Goal: Among the records below, find each line that includes the string "empty" and copy it.
▬▬▬
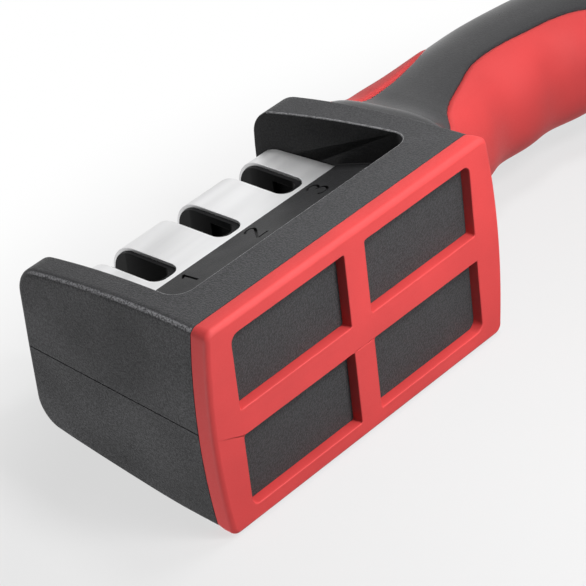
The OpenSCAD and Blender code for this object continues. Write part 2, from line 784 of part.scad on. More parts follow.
module shell_screws() {
    color([0.7, 0.7, 0.72]) for (p = shell_screw_places())
        translate([p[0], screw_seat, p[1]]) rotate([90, 0, 0])
            screw(screw_r, screw_seat + screw_reach, screw_head_r, screw_head_t);
}

front_shell();
rear_shell();
front_base_frame();
rear_base_frame();
mirror([0, 1, 0]) lower_grip();  // front_lower_grip
lower_grip();  // rear_lower_grip
mirror([0, 1, 0]) thumb_grip();  // front_thumb_grip
thumb_grip();  // rear_thumb_grip
saddle_cover();
stage_carrier();
carrier_plate();
plate_screws();
carbide_blade_front();
carbide_blade_rear();
blade_screw();
axle(slot_xs[1]);  // coarse_axle
wheel(slot_xs[1], -1, [0.42, 0.43, 0.45]);  // coarse_wheel_near
wheel(slot_xs[1], 1, [0.42, 0.43, 0.45]);  // coarse_wheel_far
axle(slot_xs[2]);  // fine_axle
wheel(slot_xs[2], -1, [0.9, 0.89, 0.86]);  // fine_wheel_near
wheel(slot_xs[2], 1, [0.9, 0.89, 0.86]);  // fine_wheel_far
thrust_washers();
shell_screws();
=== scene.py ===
import math
from functools import partial

import bmesh
import bpy
import numpy as np
from mathutils import Matrix, Vector, kdtree


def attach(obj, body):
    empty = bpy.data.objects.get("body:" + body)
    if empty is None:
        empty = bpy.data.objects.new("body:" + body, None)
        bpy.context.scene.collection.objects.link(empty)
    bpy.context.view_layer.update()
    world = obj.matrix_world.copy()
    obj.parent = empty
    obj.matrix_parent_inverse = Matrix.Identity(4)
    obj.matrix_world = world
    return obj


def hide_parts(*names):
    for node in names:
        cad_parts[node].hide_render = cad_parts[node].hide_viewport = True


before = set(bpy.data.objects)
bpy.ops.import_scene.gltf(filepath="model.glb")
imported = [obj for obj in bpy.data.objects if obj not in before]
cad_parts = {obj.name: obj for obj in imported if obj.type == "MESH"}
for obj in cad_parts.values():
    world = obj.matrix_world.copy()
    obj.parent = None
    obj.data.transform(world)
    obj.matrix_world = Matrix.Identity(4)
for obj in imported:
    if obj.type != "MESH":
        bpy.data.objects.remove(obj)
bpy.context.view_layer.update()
MM = 0.001
HOUSING = "housing"
HALVES = (("rear", False), ("front", True))

# The camera, solved from the photograph's straight edges
VIEW_X = (0.6474, 0.1031, -0.7551)
VIEW_AWAY = (0.6025, 0.5375, 0.5900)
CAMERA_AT = (-394.3, -355.1, -367.7)
FOCAL_PIXELS = 3201.1
FRAME_PIXELS = 586
SENSOR_MM = 36
CLIP_START, CLIP_END = 0.05, 5

# Sizes of the part in millimetres, the same as the solids have
HEAD_L, HEAD_W, HEAD_H = 86.0, 47.6, 57.0
END_BOW, RIDGE_BOW, END_LEAN, NECK_LEAN, SIDE_LEAN = 1.9, 0.3, 3.4, 0.8, 5.3
CROWN_R, CHEEK_T, STEP_H, STEP_R = 7.0, 6.3, 14.2, 4.0
FRAME_T, FRAME_FLARE, FRAME_ROUND, FRAME_CORNER_R = 4.7, 0.4, 1.2, 1.9
SIDE_RAIL, END_STILE, MID_BAR, MID_STILE = 3.5, 5.9, 6.1, 6.3
WINDOW_DEPTH, WINDOW_R, WINDOW_INNER_R = 2.4, 2.0, 0.5
SADDLE_W, SADDLE_H, SADDLE_R, COVER_T = 21.2, 56.9, 7.0, 0.8
LEDGE_H, LEDGE_W, LEDGE_LIP = 35.0, 34.6, 0.3
SLOT_PITCH, SLOT_SHIFT, SLOT_W, SLOT_FLOOR, SLOT_R = 19.9, 3.3, 7.4, 36.4, 2.8
NUMERAL_H, NUMERAL_W, STROKE_W, STROKE_DEPTH = 6.2, 3.2, 0.62, 0.6
NUMERAL_DROP, NUMERAL_SLANT, HIGH_BOW_SHARE = 1.7, math.radians(14), 0.23
WALL, FIT, FLOOR_H = 2.2, 0.1, 6.9
HANDLE_L, GRIP_W, GRIP_H = 123.0, 28.0, 32.0
WAVE_DEPTH, WAVE_PITCH, WAVE_START_SHARE, WAVE_COUNT = 1.2, 19.0, 0.228, 2
ROOT_H_SHARE, ROOT_W_SHARE, NECK_SHARE = 0.6119, 0.5882, 0.154
TAIL_CAD_SHARE = 0.951
SCREW_HEAD_R, SCREW_SEAT = 2.6, 7.0
HEAD_SCREW = (0.895 * HEAD_L / 2, 0.182 * HEAD_H)
GRIP_SCREW_SHARES = (0.2, 0.56, 0.76)
SLOT_XS = tuple(SLOT_SHIFT + k * SLOT_PITCH for k in (-1, 0, 1))
CORE_W = SADDLE_W - 2 * COVER_T
HANDLE_X = HEAD_L / 2
TAIL_X = HANDLE_X + HANDLE_L
TAIL_START = TAIL_X - GRIP_W / 3
TAIL_END = TAIL_START + TAIL_CAD_SHARE * (TAIL_X - TAIL_START)
SIDE_RISE = HEAD_H - FRAME_T

# Cross sections of the handle: place along it, height of the middle, height, width, power of the
# rounded outline, and how much wider it is below than above
SECTION_SHARES = np.array([
    [-0.05, 0.4618, 1.484, 1.580, 3.8, 0.12],
    [0.000, 0.4589, 1.456, 1.600, 3.4, 0.12],
    [0.020, 0.4713, 1.403, 1.543, 3.4, 0.11],
    [0.049, 0.5134, 1.341, 1.300, 3.4, 0.07],
    [0.098, 0.5851, 1.131, 1.093, 3.0, 0.03],
    [0.154, 0.6189, 1.081, 1.029, 2.6, 0],
    [0.220, 0.6418, 1.021, 1.007, 2.4, 0],
    [0.325, 0.6592, 0.961, 1.000, 2.4, 0],
    [0.423, 0.6545, 0.951, 1.000, 2.5, 0],
    [0.520, 0.6262, 0.958, 1.000, 2.5, 0],
    [0.602, 0.5924, 0.945, 0.993, 2.5, 0],
    [0.707, 0.5292, 0.894, 0.964, 2.5, 0],
    [0.829, 0.4300, 0.788, 0.900, 2.4, 0],
    [0.935, 0.3265, 0.700, 0.843, 2.3, 0],
    [1.000, 0.2600, 0.662, 0.814, 2.2, 0]])
MIDDLE, HIGH, WIDE, POWER, FLARE = range(1, 6)
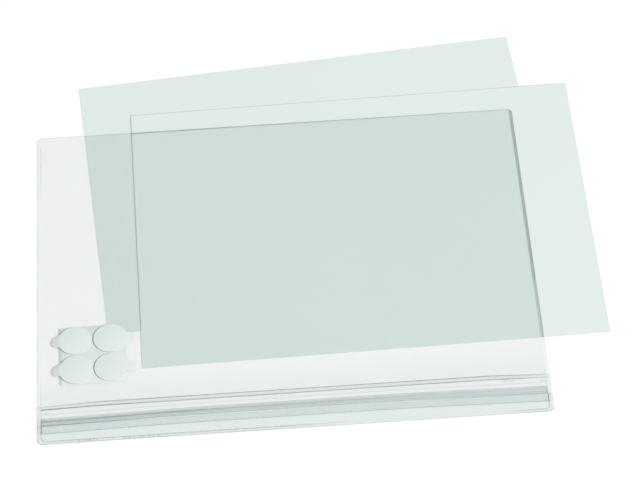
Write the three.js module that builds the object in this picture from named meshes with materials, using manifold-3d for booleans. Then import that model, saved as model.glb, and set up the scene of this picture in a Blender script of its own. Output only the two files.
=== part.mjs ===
// A clear document pocket that closes with a press zip, lying on two fanned document sheets,
// with the card of round adhesive pads that fix the pocket to a wall lying on its front.
// Millimetres, +Z up, X along the pocket's long side, Y from its zip towards its top edge.
// The whole set is placed with the middle of its bounding box over the origin and its lowest face at Z = 0.

import * as THREE from "three";
import { mergeVertices } from "three/addons/utils/BufferGeometryUtils.js";
import Module from "manifold-3d";

const wasm = await Module();
wasm.setup();

// Pocket outline and films
const pocketWidth = 321;
const pocketHeight = 247;
const cornerRadius = 3.2;
const filmThickness = 0.2;

// Welded border: how far in from the edge the weld reaches, and the bead that it squeezes up there
const sideWeldWidth = 2.5;
const bottomWeldWidth = 2;
const topWeldWidth = 1.1;
const beadWidth = 0.6;
const beadHeight = 0.1;

// Press zip across the front: its centreline above the pocket's bottom edge, and what reaches up and down from it
const zipHeight = 17;
const flangeReach = 12.4;
const flangeLap = 3.2;
const rampFoot = 7.6;
const rampHead = 3.7;
const lipReach = 7.4;
const lipLift = 0.3;
const baseReachUp = 3.4;
const baseReachDown = 8;
const stripLap = 5;

// Press zip section: a headed rib that snaps between two hooked walls
const tapeThickness = 0.3;
const channelWidth = 4.2;
const hookWall = 0.6;
const hookBarb = 0.7;
const hookBarbDepth = 0.4;
const hookLeadIn = 0.2;
const ribHeadHeight = 0.35;
const ribNoseTaper = 0.9;
const ribStemWidth = 1.6;
const zipPlay = 0.15;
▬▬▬
Response for this exercise:
    empty = bpy.data.objects.get("body:" + body)
    if empty is None:
        empty = bpy.data.objects.new("body:" + body, None)
        bpy.context.scene.collection.objects.link(empty)
    obj.parent = empty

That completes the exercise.